Condensed from Clans of the Highlands of Scotland-Thomas Smibert, 1850, which Compiled by Alan McNie (this publication available from Cascade Publishing Company, Jedburgh, Scotland)The powerful and numerous clan of the Mackays has long been established in the far north of Scotland, or in that portion of it directly looking towards the Hyperborean Seas.
By maps of the country drawn up in the fifteenth century, it appears that the disctict in question was then called Caithness, though now included mainly in Sutherlandshire. An earlier name than either for the region, however, was Strathnaver, the loch, stream, and vale of the Naver giving origin to that appellation.
The possessions of the Mackays received the common designation of "Lord Reay's Country" from the title of the ultimately ennobled chieftan of the tribe. The changes which have taken place in respect to the boundaries of Caithness and Sutherland house, and the quarto of Mr Robert Mackay of Thurso on his own sept, are only too diffuse and lengthy to serve conveniently for sources of reference.

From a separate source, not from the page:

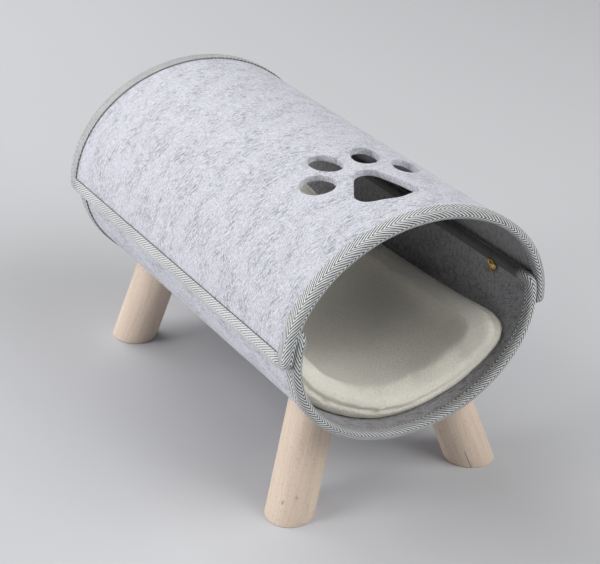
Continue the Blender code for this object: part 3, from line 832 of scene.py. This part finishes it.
def cushion(material):
    """The pad: filled, smoothed, its side seam pressed in, then laid in the cradle."""
    bm = swell_cushion(flat_cushion())
    pad = scratch_object(bm, "fine_pad")
    finer = pad.modifiers.new("finer", "SUBSURF")
    finer.levels = 1
    finer.render_levels = 1
    bm = applied(pad)
    bpy.data.objects.remove(pad)
    bmesh.ops.smooth_vert(bm, verts=bm.verts, factor=0.5, use_axis_x=True, use_axis_y=True, use_axis_z=True)
    bm.normal_update()
    for vert in bm.verts:
        upright = 1 - abs(vert.normal.z)
        off = abs(vert.co.z - SEAM_DROP - seam_height(vert.co))
        wave = noise.noise(Vector((vert.co.x * 17, vert.co.y * 17, 1.3)))
        vert.co.z += TOP_WAVE * wave * (1 - upright)
        if off < SEAM_REACH and upright > 0.35:
            vert.co -= vert.normal * SEAM_DEPTH * (1 - (off / SEAM_REACH) ** 2) ** 2
    seat = -(FELT + CUSHION_CLEAR) - CUSHION_RIM / 2
    for vert in bm.verts:
        z = min(vert.co.z, CUSHION_RIM / 2)
        vert.co = (vert.co.x, vert.co.y + CUSHION_MIDDLE, z + seat)
    lay(bm, CRADLE_CURVE)
    return dress(bm, "fleece_pad", material, ["cushion"], 180.0)


# Legs and snaps

def under_cradle(foot, axis):
    """How far along a leg's line the cradle's underside lies."""
    low, high = LEG_LENGTHS
    for _ in range(40):
        middle = (low + high) / 2
        if beyond_cradle(foot + axis * middle):
            high = middle
        else:
            low = middle
    return low


def beyond_cradle(point):
    """Whether a point is above the cradle's underside with the gap added."""
    turn = radians(PITCH_DEGREES)
    up = (point.z - AXIS_HEIGHT) * cos(turn) + point.y * sin(turn)
    along = point.y * cos(turn) - (point.z - AXIS_HEIGHT) * sin(turn)
    level_y = (along + FRONT_LEAN * 0.5 * up) / (1 + FRONT_LEAN * up / TUNNEL_LENGTH)
    swell = 1 + 2 * FLARE * level_y / TUNNEL_LENGTH
    x, z = point.x / swell, up / swell
    return (x / (CRADLE_HALF_WIDTH + GAP)) ** 2 + (z / (CRADLE_DEPTH + GAP)) ** 2 < 1


def leg(name, number, material):
    """One round leg, splayed outwards, flat on the floor, its top shaped to the cradle."""
    sizes = dict(zip(LEG_COLUMNS, LEGS[name]))
    axis = Vector((-sizes["side"] * sizes["splay_x"], sizes["splay_y"], 1.0)).normalized()
    foot = Vector((sizes["side"] * sizes["foot_x"], sizes["foot_y"], 0.0))
    turn = Vector((0, 0, 1)).rotation_difference(axis).to_matrix().to_4x4()
    bm = bmesh.new()
    bmesh.ops.create_cone(bm, cap_ends=True, cap_tris=True, segments=LEG_SIDES, radius1=LEG_RADIUS,
                          radius2=LEG_RADIUS, depth=1.0, matrix=Matrix.Translation((0, 0, 0.5)))
    bmesh.ops.transform(bm, matrix=Matrix.Translation(foot) @ turn, verts=bm.verts)
    for vert in bm.verts:
        local = vert.co - foot
        high = local.dot(axis) > 0.5
        ring = local - axis * local.dot(axis)
        start = foot + ring
        if high:
            vert.co = start + axis * (under_cradle(start, axis) - LEG_TOP_CLEAR)
        else:
            vert.co = start - axis * (start.z / axis.z)
    bm.normal_update()
    foot_rim = [edge for edge in bm.edges if all(abs(vert.co.z) < 1e-6 for vert in edge.verts)
                and len({face.normal.z < -0.9 for face in edge.link_faces}) == 2]
    bmesh.ops.bevel(bm, geom=foot_rim, offset=FOOT_ROUND, segments=3, profile=0.5, affect="EDGES",
                    material=-1)
    sides = []
    for edge in bm.edges:
        way = (edge.verts[0].co - edge.verts[1].co).normalized()
        if abs(way.dot(axis)) > 0.9:
            sides.append(edge)
    bmesh.ops.subdivide_edges(bm, edges=sides, cuts=LEG_SCORES, use_grid_fill=True)
    across = axis.cross(Vector((0, 1, 0))).normalized()
    onwards = axis.cross(across)
    layer = bm.loops.layers.uv.new("cloth")
    bm.normal_update()
    for face in bm.faces:
        centre = face.calc_center_median() - foot
        face_turn = atan2(centre.dot(onwards), centre.dot(across))
        flat_end = abs(face.normal.dot(axis)) > 0.6
        for loop in face.loops:
            local = loop.vert.co - foot
            turn_here = atan2(local.dot(onwards), local.dot(across))
            while turn_here - face_turn > pi:
                turn_here -= 2 * pi
            while turn_here - face_turn < -pi:
                turn_here += 2 * pi
            if flat_end:
                loop[layer].uv = (number + local.dot(across), local.dot(onwards) * 0.2 + 0.3)
            else:
                loop[layer].uv = (number + turn_here * LEG_RADIUS, local.dot(axis))
    bmesh.ops.recalc_face_normals(bm, faces=bm.faces)
    return dress(bm, f"{name}_wood", material, [name], 40.0)


def snap(name, node, side_x, side_y, material):
    """A snap's domed cap: a rolled rim, a shallow ring and a dome, turned round its middle."""
    bm = bmesh.new()
    line = []
    for row in SNAP_PROFILE:
        spot = dict(zip(SNAP_COLUMNS, row))
        line.append(bm.verts.new((SNAP_RADIUS * spot["out"], 0.0, spot["up"])))
    edges = [bm.edges.new(pair) for pair in zip(line, line[1:])]
    bmesh.ops.spin(bm, geom=line + edges, cent=(0, 0, 0), axis=(0, 0, 1), angle=2 * pi, steps=SNAP_SIDES,
                   use_merge=True)
    bmesh.ops.remove_doubles(bm, verts=bm.verts, dist=1e-6)
    bmesh.ops.recalc_face_normals(bm, faces=bm.faces)
    across = side_x * (CRADLE_CURVE.quarter() + SNAP_ACROSS)
    along = side_y * SNAP_ALONG
    depth = -(FELT + SNAP_LIFT)
    middle = CRADLE_CURVE.place(Vector((across, along, depth)))
    inwards = (CRADLE_CURVE.place(Vector((across, along, depth - 0.01))) - middle).normalized()
    turn = Vector((0, 0, 1)).rotation_difference(inwards).to_matrix().to_4x4()
    bmesh.ops.transform(bm, matrix=Matrix.Translation(middle) @ turn, verts=bm.verts)
    return dress(bm, name, material, [node], 50.0)


# The object

fibres_across = felt_finish("heather_felt_roof", 0.0)
fibres_along = felt_finish("heather_felt_cradle", 78.0)
twill = twill_finish()
wood = wood_finish()
brass = brass_finish()

paw = [toe_cutter(**dict(zip(TOE_COLUMNS, toe))) for toe in TOES] + [palm_cutter()]
roof = felt_panel("roof_felt", "roof_panel", ROOF_CURVE, ROOF_HALF, paw, fibres_across, False)
roof_tape = binding("roof_twill", "roof_binding", ROOF_CURVE, ROOF_HALF, twill)
cradle = felt_panel("cradle_felt", "cradle_panel", CRADLE_CURVE, CRADLE_HALF, [], fibres_along, True)
cradle_tape = binding("cradle_twill", "cradle_binding", CRADLE_CURVE, CRADLE_HALF, twill)
pad = cushion(fleece_finish())

for number, name in enumerate(LEGS):
    leg(name, number, wood)
for side_y, end in ((-1, "front"), (1, "back")):
    for side_x, side in ((-1, "left"), (1, "right")):
        snap(f"cap_{end}_{side}", f"snap_{end}_{side}", side_x, side_y, brass)


# Floor, light and camera

def floor():
    """The plain floor."""
    bm = bmesh.new()
    bmesh.ops.create_grid(bm, x_segments=8, y_segments=8, size=FLOOR_HALF)
    mesh = bpy.data.meshes.new("floor")
    bm.to_mesh(mesh)
    bm.free()
    made = bpy.data.objects.new("floor", mesh)
    mesh.materials.append(plain_finish("floor_grey", FLOOR_COLOUR))
    bpy.context.scene.collection.objects.link(made)


def area_light(name, place, aim, size, power, colour):
    """A soft square light."""
    light = bpy.data.lights.new(name, "AREA")
    light.shape = "SQUARE"
    light.size = size
    light.energy = power
    light.color = colour
    made = bpy.data.objects.new(name, light)
    made.location = place
    made.rotation_euler = (Vector(aim) - Vector(place)).to_track_quat("-Z", "Y").to_euler()
    bpy.context.scene.collection.objects.link(made)


def camera():
    """The camera, from its place, its three turns and its focal length in pixels."""
    yaw, down, roll = radians(CAMERA_YAW), radians(CAMERA_DOWN), radians(CAMERA_ROLL)
    back = Vector((sin(yaw) * cos(down), -cos(yaw) * cos(down), sin(down)))
    right = Vector((cos(yaw), sin(yaw), 0.0))
    up = back.cross(right)
    rolled_right = cos(roll) * right + sin(roll) * up
    rolled_up = cos(roll) * up - sin(roll) * right
    made = bpy.data.objects.new("camera", bpy.data.cameras.new("camera"))
    made.data.sensor_width = SENSOR_WIDTH
    made.data.sensor_fit = "HORIZONTAL"
    made.data.lens = SENSOR_WIDTH * FOCAL_PIXELS / IMAGE_WIDTH
    turned = Matrix((rolled_right, rolled_up, back)).transposed().to_4x4()
    made.matrix_world = Matrix.Translation(CAMERA_PLACE) @ turned
    bpy.context.scene.collection.objects.link(made)
    bpy.context.scene.camera = made


def surroundings(colour, strength):
    """An even sky, shown with plain contrast."""
    bpy.context.scene.view_settings.view_transform = "Standard"
    world = bpy.context.scene.world or bpy.data.worlds.new("studio")
    bpy.context.scene.world = world
    world.use_nodes = True
    background = world.node_tree.nodes["Background"]
    background.inputs["Color"].default_value = (*colour, 1.0)
    background.inputs["Strength"].default_value = strength


floor()
for light in LIGHTS:
    area_light(**dict(zip(LIGHT_COLUMNS, light)))
surroundings(SKY_COLOUR, SKY_STRENGTH)
camera()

The earliest member of the Mackay house of note was undoubtedly Angus Dhu or Dow, son or grandson of Iye, the presumed founder of the clan name. MACKIE, MACKEE, MCKIE, MCKEY. These names are all forms of MacKay and are descended from Martin, grandson of Alexander, progenitor of the MacKays.
William Makke was witness in Stone in 1491, Lang McKe was put in the stocks in Wigton in 1513. The mid-Galloway MacKies were a rich and powerful family in the 16th century and supported the Covenanters. Associated names have a hazy history. Sometimes they had more than one origin; also clouding the precise location of a particular surname might be that names proscription or of course a migrant population. Even the spelling of surnames was subject to great variations, shifting fromusually Latin or Gaelic and heeding rarely to consistent spelling. In early records there can be several spellings of the same name. Undoubtedly contributing to this inconsistency is the lhandwriting in official records, which was often open to more than one spelling interpretation.
With regard to the Mac prefix, this was, of course, from the Gaelic meaning son of, It wasn't long before it was abbreviated to 'Mc' or just M. until we have reached the position now where there are more Mc's than Mac's.
THE FOLLOWING from Raymond Walter McKees "Book of McKee" a letter printed in the book from the Scots Ancestry Research Society, Edinburgh, Scotland : This society does not profess to be an authority on the origin of surnames as our main interest lies in the tracing of particular ancestral lines.
We note however that Dr. George F Black in his authoritative work 'The Surnames of Scotland' states that the Scottish surname McKee is a variant of McKay. It is possible, of course, that the Irish surname McKee has a different origin. Dr Blacks book states: MacKee- a variant form of MacKay, q.v. John M'Kee was servant to John de Crauforde in 1460 and Patrick Makkee had a grant of half the lands of Dunguild, Bute, 1506. A man named Lang McKe was taken furth of the 'stokkis' wherein he had been placed by Simon McCristen, sheriff-depute in Wigtoun, 1513.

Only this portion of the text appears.